In 2010, Irwin and Iglewicz8 published a report of oral ketamine given to 2 patients in hospice care. Recently, Irwin and his team conducted an open-label trial involving 14 patients, which is in the process of being published. Overall, oral ketamine has been given to some 50 patients. The oral drug is given daily, usually at night. The patients are at home or in a hospice unit. According to Irwin, there are few adverse effects-sleepiness is the primary side effect.

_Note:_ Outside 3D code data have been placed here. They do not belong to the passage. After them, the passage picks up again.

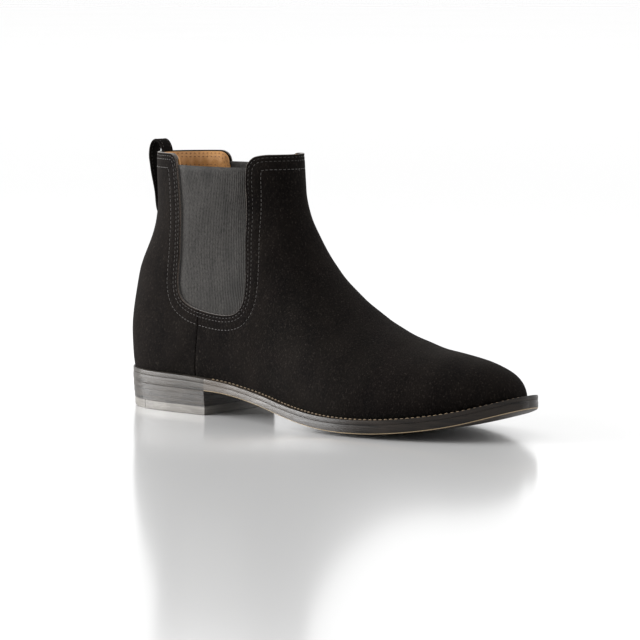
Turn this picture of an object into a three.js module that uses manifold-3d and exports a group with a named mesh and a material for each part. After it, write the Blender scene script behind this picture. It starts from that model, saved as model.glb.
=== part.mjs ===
// Chelsea boot for the right foot: a welted leather sole with a stacked heel, and a suede ankle-height
// upper with an elastic gore on each side. Millimetres, +Z up, toe along +X, inner side of the foot along +Y.
// The design is drawn in the last's frame: x runs from the back of the sole, y from the heel's centre line,
// z from the floor. The finished group is moved so that its origin is the centre of its footprint.
import * as THREE from 'three';
import { mergeVertices } from 'three/addons/utils/BufferGeometryUtils.js';
import Module from 'manifold-3d';

// ---------------------------------------------------------------- driving sizes
const SOLE_LENGTH = 298; // back of the heel to the toe, along the floor
const BALL_WIDTH = 104; // widest part of the sole
const BOOT_HEIGHT = 162.5; // floor to the top edge at the front of the shaft
const SHAFT_WIDTH = 56; // across the mouth
const HEEL_LENGTH = 79; // back of the heel to its breast
const HEEL_BEVEL_RISE = 2.7; // the back of the heel lifts off the floor
const HEEL_BEVEL_LENGTH = 15;
const RUBBER_LENGTH = 27; // rear rubber of the top piece

const SUEDE = 1.5; // suede of the upper
const MIDDLE = 1.0; // elastic, interlining, toe puff and heel counter
const LINING = 1.0; // calf lining
const CLEARANCE = 0.3; // between pieces that lie on each other
const SEAM = 0.3; // slit between two pieces sewn edge to edge

const WELT_THICKNESS = 2.7;
const WELT_WIDTH = 11;
const RIB_WIDTH = 2; // rib that the welt is sewn to
const INSOLE_THICKNESS = 2.3;
const SOCK_THICKNESS = 0.9;
const SHANK_LENGTH = 105;
const SHANK_WIDTH = 14;
const SHANK_THICKNESS = 1.2;
const SHANK_START = 44;
const TOP_PIECE = 5.4; // wearing layer of the heel
const LIFT = 3.1; // one leather lift of the heel; the uppermost takes what is left
const HEEL_TAPER = 1.2; // how far the foot of the heel is drawn in

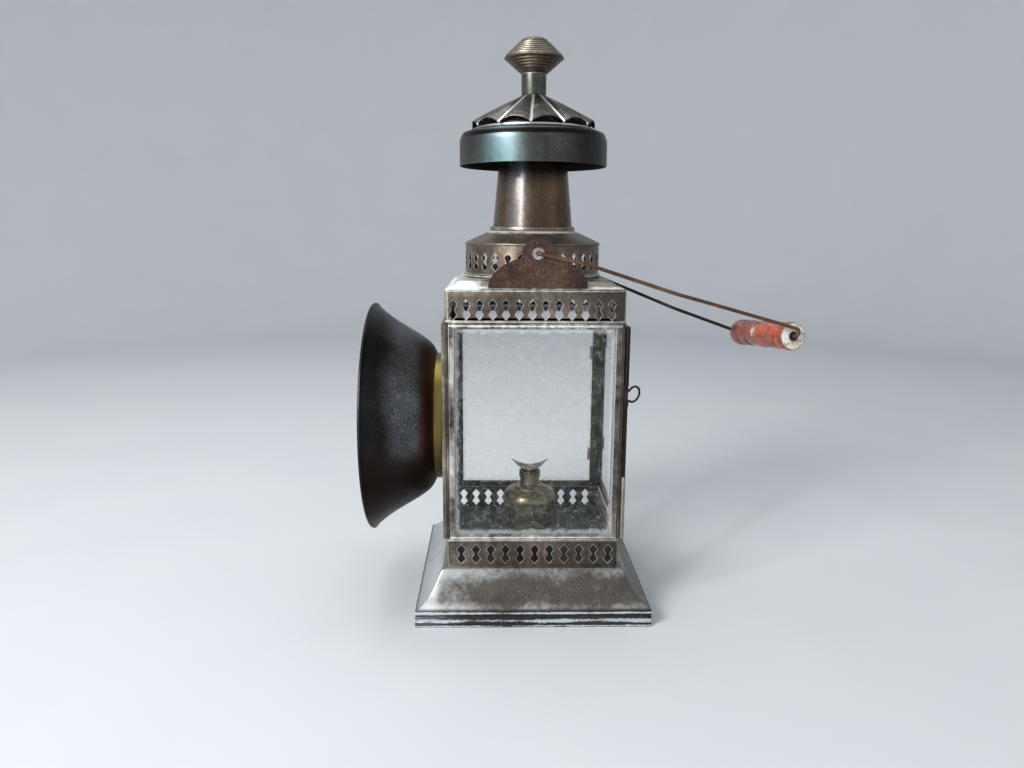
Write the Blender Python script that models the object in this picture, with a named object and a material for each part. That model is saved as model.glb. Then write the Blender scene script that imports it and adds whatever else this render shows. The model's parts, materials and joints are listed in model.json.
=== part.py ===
"""A square carbide lantern with a side bell, a glazed door, a ventilated chimney and a carrying bail.

Metres, +Z up. The origin is the middle of the underside. The front window faces -Y, the bell points
along -X, and the door is on the +X face. The bail lies back over the door side, as it does at rest.
"""

import math

import bmesh
import bpy
from mathutils import Matrix, Vector

MM = 0.001

# Fits, gauges and facets
GAP = 0.3 * MM
OVERRUN = 3.0 * MM
SHEET = 0.8 * MM
FOLD = 0.6 * MM
PLATE = 1.2 * MM
GLASS = 2.0 * MM
WELD = 0.001 * MM
LARGE_FACETS = 24
SMALL_FACETS = 16
FINE_FACETS = 10

# Base
BASE_WIDTH = 215.0 * MM
BASE_HEIGHT = 46.3 * MM
BASE_TOP_MARGIN = 5.0 * MM
BASE_WALL = 1.0 * MM
RIM_HEIGHT = 16.3 * MM
RIM_LIP = 1.2 * MM
RIM_GROOVE = 0.8 * MM
RIM_GROOVE_HEIGHT = 2.0 * MM
RIM_GROOVE_SHARES = (0.36, 0.64)
SHOULDER_DROP = 8.8 * MM
SHOULDER_SPREAD = 3.7 * MM
SHOULDER_ROUND = 1.2 * MM
COVE_PULL_SHARES = (0.31, 0.70)
LEDGE = 10.0 * MM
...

Irwin said that numerous changes have been seen in the patients, and the changes are quite dramatic. “People who weren’t getting out of bed are getting up and doing productive things. They are re-engaging with their families, and they are focusing on things they want to accomplish before they die.”

References:

References

1. Murrough JW, Charney DS. Is there anything really novel on the antidepressant horizon? Curr Psychiatry Rep. 2012;14:643-649.

2. Zarate CA Jr, Singh JB, Carlson PJ, et al. A randomized trial of an N-methyl-D-aspartate antagonist in treatment-resistant major depression. Arch Gen Psychiatry. 2006;63:856-864.

3. Luckenbaugh DA, Ibrahim L, Brutsche N, et al. Family history of alcohol dependence and anti­depressant response to an N-methyl-D-aspartate antagonist in bipolar depression. Bipolar Disord. 2012;14:880-887.

4. Duncan WC, Sarasso S, Ferrarelli F, et al. Concomitant BDNF and sleep slow wave changes indicate ketamine-induced plasticity in major depressive disorder. Int J Neuropsychopharmacol. 2012 Jun 7:1-11; [Epub ahead of print].

5. Zarate CA Jr, Brutsche NE, Ibrahim L, et al. Replication of ketamine’s antidepressant efficacy in bipolar depression: a randomized controlled add-on trial. Biol Psychiatry. 2012;71:939-946.

6. Covvey JR, Crawford AN, Lowe DK. Intravenous ketamine for treatment-resistant major depressive disorder. Ann Pharmacother. 2012;46:117-123.

7. Murrough JW, Perez AM, Pillemer S, et al. Rapid and longer-term antidepressant effects of repeated ketamine infusions in treatment-resistant major depression. Biol Psychiatry. 2012 Jul 26; [Epub ahead of print].

8. Irwin SA, Iglewicz A. Oral ketamine for the rapid treatment of depression and anxiety in patients receiving hospice care. J Palliat Med.